You can put in your votes as to what you believe “Hotel California” lyrics and song means. If it’s none above, you can leave a comment below. We are always open for music discussions.
“Hotel California” started as what seemed to be a chillaxing drive by through the state of California which turned out to be a nightmare of a stay at the hotel, where you cannot get out. It’s fascinating how, on a larger canvas, that story is similar to the lives of famed artists.
Want to know what The Eagles think about the meaning of “Hotel California”? Glenn Frey says;
“everybody wants to know what that song was about, and we don’t know..We decided to create something strange, just to see if we could do it. And then a lot was read into it – a lot more than probably exists. I think we achieved perfect ambiguity.”
So are just trying too hard to grasp the meaning of “Hotel California” when it’s makers say there’s none. Well, I believe The Eagles members are lying and there’s a great bit of mystery surrounding this song.
Symbolism, as defined by Dictionary.com, is the “practice of representing things by symbols”. The Eagles, a legendary, successful band of the 1970s, heavily use symbolism in many of their songs. When I think of symbolism in terms of the Eagles, the song Hotel California comes to mind. In this song, The Eagles use the image of an exquisite Californian hotel to represent being famous and the human desire to own only the best.
“I saw a shimmering light” is a symbol representing the beginning of the want for the best. Following this line is the line “My head grew heavy and my sight grew dim”. Seeing the shimmering light, or all of the items that can serve as status symbols, the writer's head is fogged, considering the greatness he can become. He can't think clearly – he's absorbed by this want. Thus, “I had to stop for the night”. Pulling off the highway towards the shimmering light, the writer allows his desire to take control. He's heading towards these status symbols. The light is light the hotel gives off, pulling in onlookers.
“There she stood in the doorway” symbolizes the writer's first good look at what he desires – fame, and the best of items. By following her through the doorway, the writer is going towards the greed. “I was thinking to myself, this could be heaven or this could be hell” is the writer's final consideration before taking the plunge towards fame and greed. He considers that it could be great, but he also has a minor thought about the downsides.

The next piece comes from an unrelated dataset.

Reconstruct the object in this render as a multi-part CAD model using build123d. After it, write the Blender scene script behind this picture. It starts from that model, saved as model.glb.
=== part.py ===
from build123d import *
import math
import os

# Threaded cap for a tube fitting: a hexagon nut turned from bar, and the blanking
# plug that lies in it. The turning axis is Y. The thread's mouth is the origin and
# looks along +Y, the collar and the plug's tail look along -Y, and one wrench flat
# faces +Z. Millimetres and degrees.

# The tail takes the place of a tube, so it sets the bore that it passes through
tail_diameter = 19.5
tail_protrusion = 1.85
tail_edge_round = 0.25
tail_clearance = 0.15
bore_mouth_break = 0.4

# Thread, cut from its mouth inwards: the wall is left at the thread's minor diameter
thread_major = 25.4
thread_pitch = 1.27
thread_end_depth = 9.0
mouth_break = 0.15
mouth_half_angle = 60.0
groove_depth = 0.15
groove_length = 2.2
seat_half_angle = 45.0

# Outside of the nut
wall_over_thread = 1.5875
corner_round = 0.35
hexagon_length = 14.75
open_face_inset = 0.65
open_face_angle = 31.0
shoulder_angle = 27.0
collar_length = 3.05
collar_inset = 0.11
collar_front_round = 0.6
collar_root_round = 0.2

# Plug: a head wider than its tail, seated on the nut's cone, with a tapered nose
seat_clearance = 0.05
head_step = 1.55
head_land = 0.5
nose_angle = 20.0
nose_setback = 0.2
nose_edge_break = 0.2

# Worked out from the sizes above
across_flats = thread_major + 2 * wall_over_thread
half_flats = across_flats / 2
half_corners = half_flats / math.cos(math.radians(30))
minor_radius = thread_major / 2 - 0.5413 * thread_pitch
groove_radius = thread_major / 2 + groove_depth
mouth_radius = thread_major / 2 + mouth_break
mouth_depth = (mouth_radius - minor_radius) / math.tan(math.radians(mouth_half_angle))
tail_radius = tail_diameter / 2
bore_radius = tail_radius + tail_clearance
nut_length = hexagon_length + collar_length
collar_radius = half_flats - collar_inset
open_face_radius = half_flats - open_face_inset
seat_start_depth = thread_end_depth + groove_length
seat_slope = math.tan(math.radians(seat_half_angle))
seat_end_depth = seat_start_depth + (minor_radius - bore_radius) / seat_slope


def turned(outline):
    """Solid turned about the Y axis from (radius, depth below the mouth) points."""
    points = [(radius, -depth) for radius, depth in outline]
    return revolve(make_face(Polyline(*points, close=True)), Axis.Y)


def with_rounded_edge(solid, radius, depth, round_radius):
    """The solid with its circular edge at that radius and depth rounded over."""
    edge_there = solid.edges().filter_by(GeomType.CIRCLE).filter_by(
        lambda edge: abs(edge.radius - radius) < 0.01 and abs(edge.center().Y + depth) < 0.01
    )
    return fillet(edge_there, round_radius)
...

Never the less, his desire wins over. “Then she lit up a candle and she showed me the way”. The writer has taken the plunge. He's in it for the fame, for the things, and for the status. He's been shown how – he's there. He's in the hotel, he's famous, and he is able to own the best.
The chorus is next. It is a reiteration of the end of the last symbol. It welcomes the writer to Hotel California, to greed and to fame. It's “such a lovely place” and there's “plenty of room”. “Any time of year, you can find it here” is the first hint at the downside of fame. It is an indication that fame is inescapable – you'll always be famous. You're no longer permitted to lay low and relax, like in the beginning of the song. All of this takes place in the hotel – in the world of fame and status symbols.
“Her mind is Tiffany-twisted, she got the Mercedes bends” really sums up the song. A Mercedes is definitely a status symbol. “She” is fame, thus status symbols go hand in hand with fame. The play on words (“Bends” instead of Benz) could be a symbol representing the bending of reality, or the overwhelming realization of fame. “She got a lot of pretty, pretty boys that she calls friends” adds to the status symbols. Having lots of friends and appearing popular around others is a status symbol, as it makes you appear famous and “upper” in the hierarchy we create for ourselves. “She” is in Hotel California, the portal to fame.
“Some dance to remember, some dance to forget” symbolizes the reason for chasing fame and the best of items. Some people chase fame and the best of things to remember a time when they had this (for a short period of time, as they weren't completely taken over or they wouldn't be remembering this time as good). Others chase fame to forget a time when they weren't famous, or when they didn't have everything they wanted. Again, all of this takes place inside the hotel, the place where fame is imminent and status symbols are required.
“Mirrors on the ceiling, the pink champagne on ice” are both status symbols. The mirrors on the ceiling are luxurious, but begin to give an eery feeling. The writer is beginning to realize the horror that fame can bring upon a person. Champagne on ice is luxurious, but the luxury is slightly tainted (Pink) by the writer's now-changing view of fame. The hotel is becoming bad and inescapable.
“And she said, 'We are all just prisoners here of our own device'” is a symbol representing the blunt truth. The writer made the choice to pursue fame and greed. He had the device or avenue in which to do it (in this case, music). He's now stuck. The writer can't escape. He's a prisoner, but it was his own choice that made him this prisoner. The Hotel, in addition to being a luxurious, positive place is now the writer's own prison.
“The last thing I remember, I was running for the door. I had to find the passage back to the place I was before... You can check out any time you want, but you can never leave” is the final reassertion of the song's meaning. The writer is running from fame, seeing that he's trapped and will never be able to relax. He's unable to escape, though. Fame has overtaken his lifestyle, overwhelming him. The song ends abruptly with “you can never leave”. There is no other option for the writer. He's trapped with fame and status symbols. The hotel encases him, disallowing him to escape to relaxation.
Through the use of symbolism, the writer of this song perfectly portrays the desire to be famous. Clever use of words (“Bends”) subtly adds to the effect, furthering the meaning of the song. If I were to re-write the song using another symbol, I would use something like a television. The person in the song is striving to become famous. The hotel represents everything famous in the song. Being on national T.V. generally makes you famous. After you've made your debut, your every mistake in your personal life is broadcast by the general media. You can't escape the general public – they know everything that you're doing when you're doing it. This song is a great example of subtle symbolism used to portray deeper meaning.